### Required task
Reproduce the full listing that appears beneath this instruction exactly.

### Information shown

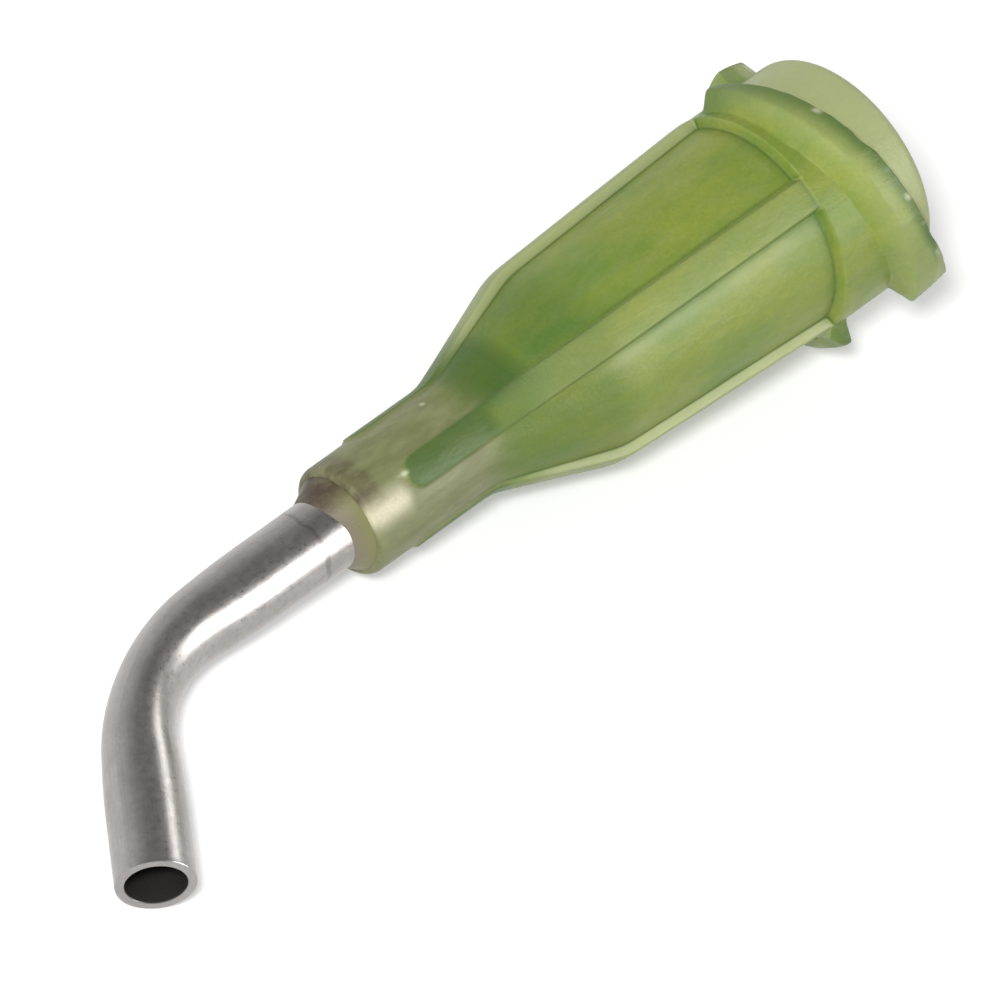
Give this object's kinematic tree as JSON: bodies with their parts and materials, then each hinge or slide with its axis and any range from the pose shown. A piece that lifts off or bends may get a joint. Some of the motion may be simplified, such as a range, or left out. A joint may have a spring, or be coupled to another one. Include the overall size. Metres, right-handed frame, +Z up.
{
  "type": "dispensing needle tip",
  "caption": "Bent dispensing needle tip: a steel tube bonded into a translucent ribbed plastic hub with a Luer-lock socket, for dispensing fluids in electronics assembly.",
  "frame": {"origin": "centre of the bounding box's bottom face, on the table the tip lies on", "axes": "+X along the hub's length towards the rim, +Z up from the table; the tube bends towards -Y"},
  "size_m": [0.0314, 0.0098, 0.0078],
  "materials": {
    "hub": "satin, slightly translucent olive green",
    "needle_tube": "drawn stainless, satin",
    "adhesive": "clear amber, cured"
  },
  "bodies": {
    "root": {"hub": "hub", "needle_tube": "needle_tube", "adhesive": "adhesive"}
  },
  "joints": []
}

### Complete answer
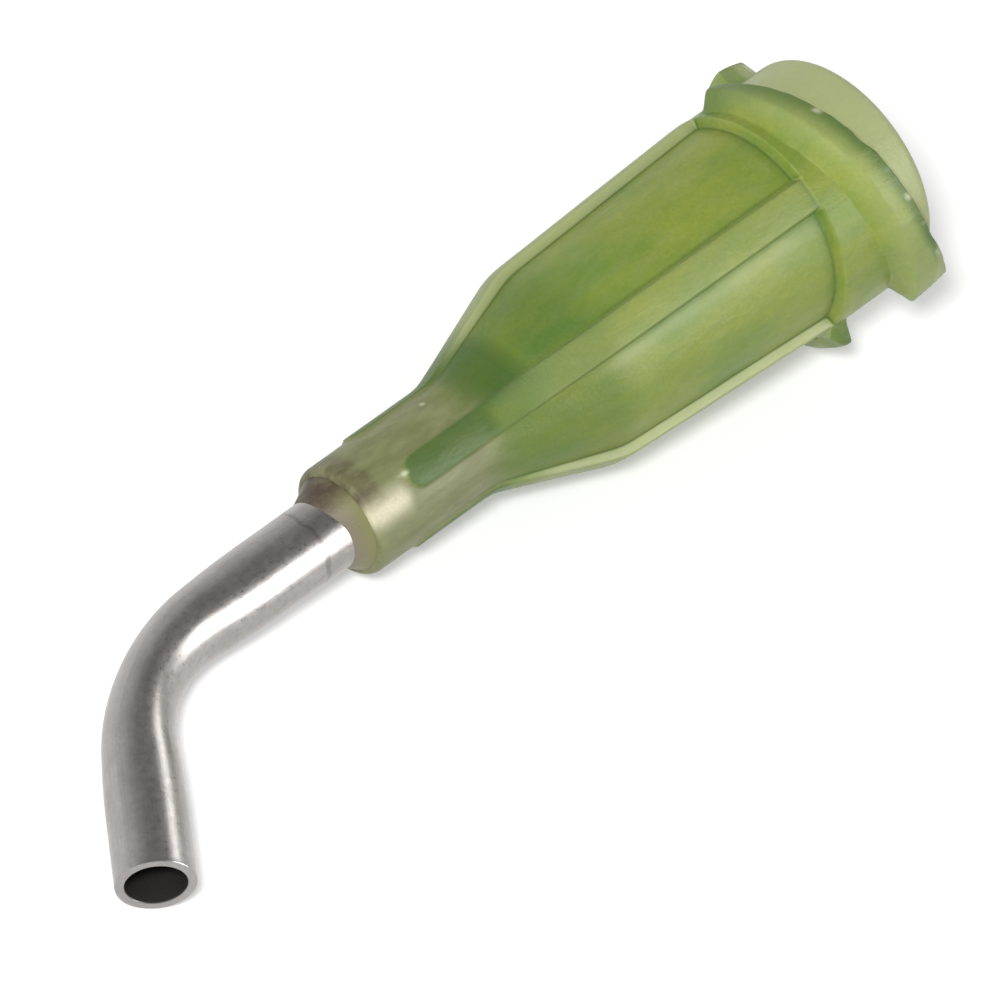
Give this object's kinematic tree as JSON: bodies with their parts and materials, then each hinge or slide with its axis and any range from the pose shown. A piece that lifts off or bends may get a joint. Some of the motion may be simplified, such as a range, or left out. A joint may have a spring, or be coupled to another one. Include the overall size. Metres, right-handed frame, +Z up.
{
  "type": "dispensing needle tip",
  "caption": "Bent dispensing needle tip: a steel tube bonded into a translucent ribbed plastic hub with a Luer-lock socket, for dispensing fluids in electronics assembly.",
  "frame": {"origin": "centre of the bounding box's bottom face, on the table the tip lies on", "axes": "+X along the hub's length towards the rim, +Z up from the table; the tube bends towards -Y"},
  "size_m": [0.0314, 0.0098, 0.0078],
  "materials": {
    "hub": "satin, slightly translucent olive green",
    "needle_tube": "drawn stainless, satin",
    "adhesive": "clear amber, cured"
  },
  "bodies": {
    "root": {"hub": "hub", "needle_tube": "needle_tube", "adhesive": "adhesive"}
  },
  "joints": []
}